My daughter's sewing skills continue to improve, so when I decided to invest in a more serious project for her, I though of g-grandma's quilt and obtained this old, abused beauty:
The quilt is about 50% damaged (a two-foot section of the front is almost completely gone) with tattering on most of the rings and what appears to be oil spots/stains here and there. This usually comes from leaving a quilt wrapped around something (likely metal tools) in a garage for years.
However, the backing fabric was strong, and the maker's stitches (the beauty of which you can see on the back side of the quilt) held the piece together despite the abuse. It also has fine, dense cotton batting which weathered the neglect quite well. Had it not been treated like this, the quilt would be worth around $500 today (same-era quilts with colored backgrounds, like my g-grandma's, go for double that.)
This is my daughter's project; I'm only helping her pin down the repair patchwork. Some quilters don't let children work on full-sized projects, but I think it's silly to make them piece blocks when they can do the real thing. Kathy has a quirky eye for color, so her patchwork repairs don't quit match the rest of the quilt. In this case, it doesn't matter; what is salvageable is too faded for our efforts to lend any value to the piece. Patching what is left of an old beauty is the best way to learn the proper repair techniques and improve stitching, so that when she does work on something of museum quality, she'll have the confidence to do a great job.

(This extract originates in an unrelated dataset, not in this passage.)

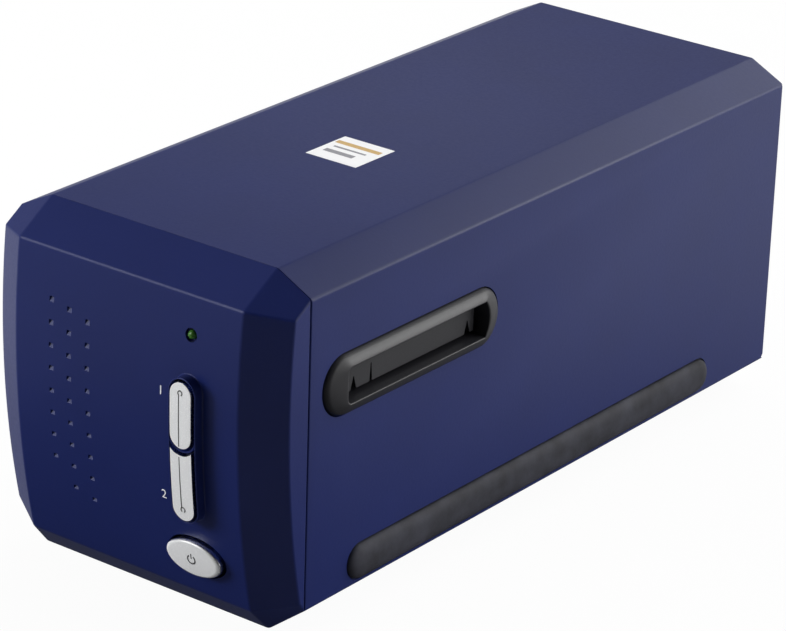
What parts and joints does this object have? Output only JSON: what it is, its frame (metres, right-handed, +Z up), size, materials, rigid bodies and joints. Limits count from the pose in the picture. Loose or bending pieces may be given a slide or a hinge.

The Art of Quilts: Anyone who knows me will tell you I have a deep-seated aversion to the color yellow; I don't know why I dislike the color so much but I suspect it has something to do with my son Mike having a bout of jaundice the week after he was born. However, when I saw these vintage quilt tops come up for auction, I fell instantly in love with them:
They were sewn back-to-back (I separated them last night) with no batting and an open end, which makes me think the maker intended them as a duvet cover and simply never finished the piece. The yellow squares are a beautiful rich color that quilt collectors refer to as "cheddar." The patchwork is small and all pieced by hand, and the balance of the color composition is gorgeous; the crazy strip backing is so well done it resembles stained glass:
There are only a few popped seams to repair, then I'll quilt them and have a nice duo. I'm going to do these by hand, I think, in tribute to the maker's skill.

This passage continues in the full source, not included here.